The 23-year-old displays elite vision and passing range, qualities he uses to dictate the pace of the game at both the club and national team level, but he’s also adept at slaloming with the ball at his feet, brushing past defenders with an array of dribbles that includes the roulette popularized by Zinedine Zidane. Progressively assimilating Turkey’s dogged attitude during off-the-ball moments, Özyakup should be his nation’s maestro in France, being flanked by Barcelona’s Arda Turan and Bayer Leverkusen’s Hakan Calhanoglu, a trio capable of causing problems to any opponent with intricate play in tight spaces, long-range shooting and creative decision-making.

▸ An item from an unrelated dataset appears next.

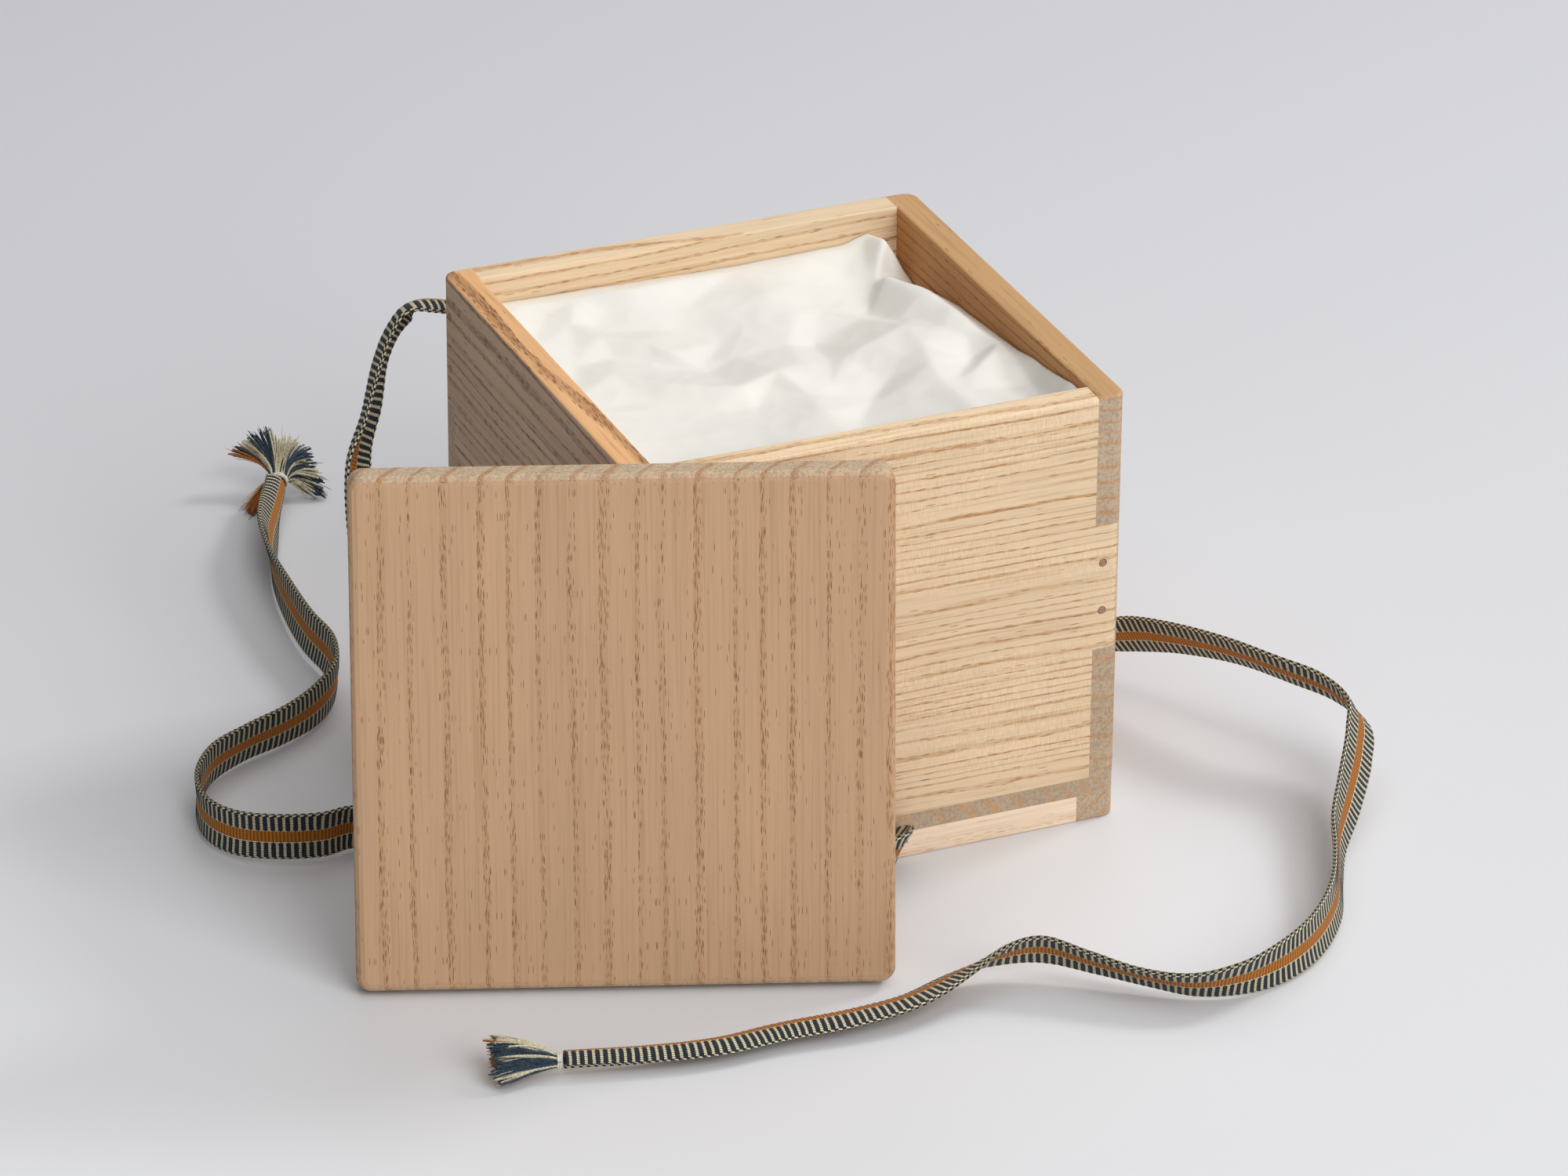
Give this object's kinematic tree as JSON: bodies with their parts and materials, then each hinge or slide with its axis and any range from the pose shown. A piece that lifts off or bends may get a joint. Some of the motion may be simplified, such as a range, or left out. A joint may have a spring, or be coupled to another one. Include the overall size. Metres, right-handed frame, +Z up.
{
  "type": "wooden storage box",
  "caption": "Pegged wooden keepsake box on low feet, with a lift-off framed lid leaning on it, a paper wrap inside and a flat woven tie cord lying round it.",
  "frame": {"origin": "on the floor, at the middle of the footprint of the box and the leaning lid together, without the cord", "axes": "+Z up, -Y out of the box's front wall, +X to the right of someone facing the front wall"},
  "size_m": [0.3489, 0.449, 0.1568],
  "materials": {
    "wall_wood": "planed, unfinished, satin",
    "bottom_wood": "planed, unfinished, matte",
    "lid_wood": "planed, unfinished, satin",
    "peg_wood": "whittled, matte",
    "paper": "crumpled thin paper, soft sheen",
    "cord_weave": "flat cotton weave, matte",
    "tie_thread": "whipped cotton thread, matte"
  },
  "bodies": {
    "box": {"side_wall_left": "wall_wood", "side_wall_right": "wall_wood", "front_wall": "wall_wood", "back_wall": "wall_wood", "bottom_board": "bottom_wood", "foot_left": "wall_wood", "foot_right": "wall_wood", "foot_front": "wall_wood", "foot_back": "wall_wood", "peg_front_1": "peg_wood", "peg_front_2": "peg_wood", "peg_front_3": "peg_wood", "peg_front_4": "peg_wood", "peg_back_1": "peg_wood", "peg_back_2": "peg_wood", "peg_back_3": "peg_wood", "peg_back_4": "peg_wood", "peg_left_1": "peg_wood", "peg_left_2": "peg_wood", "peg_left_3": "peg_wood", "peg_left_4": "peg_wood", "peg_left_5": "peg_wood", "peg_left_6": "peg_wood", "peg_left_7": "peg_wood", "peg_left_8": "peg_wood", "peg_right_1": "peg_wood", "peg_right_2": "peg_wood", "peg_right_3": "peg_wood", "peg_right_4": "peg_wood", "peg_right_5": "peg_wood", "peg_right_6": "peg_wood", "peg_right_7": "peg_wood", "peg_right_8": "peg_wood", "peg_foot_1": "peg_wood", "peg_foot_2": "peg_wood", "peg_foot_3": "peg_wood", "peg_foot_4": "peg_wood", "peg_foot_5": "peg_wood", "peg_foot_6": "peg_wood", "peg_foot_7": "peg_wood", "peg_foot_8": "peg_wood", "cord_front_end": "cord_weave", "cord_under_front_back": "cord_weave", "cord_loop": "cord_weave", "cord_under_left_right": "cord_weave", "cord_right_end": "cord_weave", "tie_front_end": "tie_thread", "tie_right_end": "tie_thread", "fringe_front_end": "cord_weave", "fringe_right_end": "cord_weave"},
    "lid": {"lid_board": "lid_wood", "lid_batten_left": "lid_wood", "lid_batten_right": "lid_wood", "lid_batten_lower": "lid_wood", "lid_batten_upper": "lid_wood"},
    "wrap": {"wrapping_paper": "paper"}
  },
  "joints": [
    {"name": "lid_lift", "type": "slide", "parent": "box", "child": "lid", "axis": [0, 0, 1], "range_m": [0, 0.16]},
    {"name": "wrap_lift", "type": "slide", "parent": "box", "child": "wrap", "axis": [0, 0, 1], "range_m": [0, 0.16]}
  ]
}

Croatia: Marko Pjaca (Dinamo Zagreb)
Despite the allegations that hang over Croatia’s National team and the disputed merit of some of the players that were included on the 23-man roster, the Balkan ensemble is indisputably one of the most talented in the tournament, especially from the midfield out. Every hint points to Ante Cacic’s decision that a 4-2-3-1 is the best way to maximize the potential of the squad, and among the likes of Modric, Rakitic, Perisic or Kovacic sticks out a promising winger already considered the Croatian League’s best player.
Despite being another example of Dinamo Zagreb’s churning academy, Marko Pjaca’s professional career started at Lokomotiva Zagreb, with Dinamo being compelled to reacquire him for €1M in July 2014. Two years and 26 goals in 89 appearances later, the youngster is one of most sought-after wingers in Europe and the perennial Croatian Champions are on the verge of multiplying that sum at least fifteen fold, as the versatile forward delights due to physical and technical attributes of excellence.
The 21-year-old that should occupy the left flank at the Euro 2016 is a nomad on the field, a robust physical specimen that boasts impressive acceleration, the capacity to run, shoot, pass and dribble at top-speed, and the will to force his way onto the area to finish or assist teammates. A keen improvisator that evades defenders easily, the flashy Pjaca should lit up the competition when cutting inside, with opponents aware that his right foot can be impossible to stop.